Le vote est kantien. Et c’est pour cette raison que [0,5 ; 0,5 ; 0] est une description valable de mon vote aléatoire – même si, bien sûr, je mets un bulletin et un seul (et entier) dans mon enveloppe. Ce qui est doit être universalisable, en effet, ce n’est pas mon vote, c’est la maxime de mon vote. Je ne propose d’universaliser la maxime « Vote PS » si c’est le PS qui gagne le tirage au sort, ni d’universaliser la maxime « Vote Républicains » si ce sont les Républicains qui gagnent le tirage au sort.
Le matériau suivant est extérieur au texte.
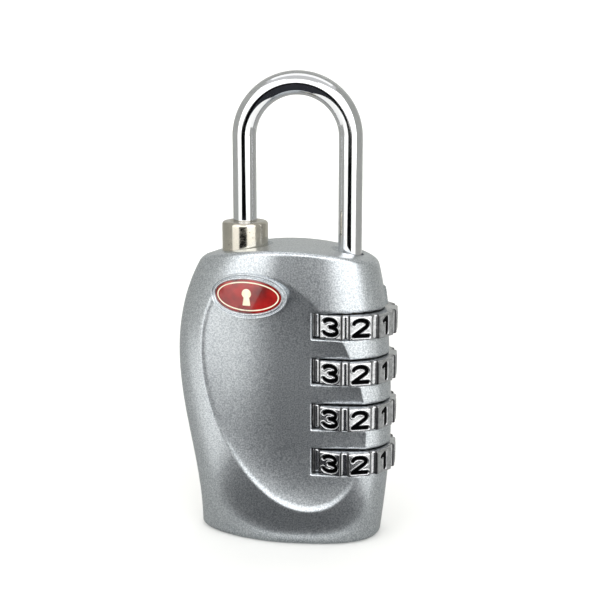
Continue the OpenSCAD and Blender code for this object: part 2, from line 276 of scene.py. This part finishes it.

Ce que je propose d’universaliser, c’est la maxime « Tire au sort entre le PS et les Républicains ». Et si un grand nombre de personnes respectent cette maxime (ce qui est faux, sans doute, en l’occurrence, mais c’est néanmoins ce que l’on postule toujours quand on vote, sinon on n’irait pas voter), alors mathématiquement il y aura à peu près autant de votes effectifs PS que de votes effectifs Républicains. Par conséquent, si l’on considère qu’il est acceptable de s’abstenir mais pas de voter Républicains, alors qu’on se rassure : même si au bout du compte je vote Républicains, la description correcte de mon action la rapproche beaucoup plus de l’abstention que du vote Républicains. Il n’est pas vrai, en tout cas, que je favorise le parti pour lequel je vote effectivement.
Il se trouve que c’est le PS qui a gagné le tirage au sort dans l’isoloir. Mais la description correcte de mon vote est bien [0,5 ; 0,5 ; 0], et non [1, 0, 0]. Il est parfaitement acceptable, et même requis, d’utiliser des fractions de voix pour décrire adéquatement mon vote. Je dirais donc volontiers, pour conclure, qu’étant kantien, le vote est aussi un peu quantique.
[1] Voir le paradoxe de Downs.
[2] Je suis en train de me demander si l’exemple du vote, relativement simple et facile à formaliser, ne pourrait pas fournir des arguments généraux en défense de règles d’action déontologiques plutôt que conséquentialistes.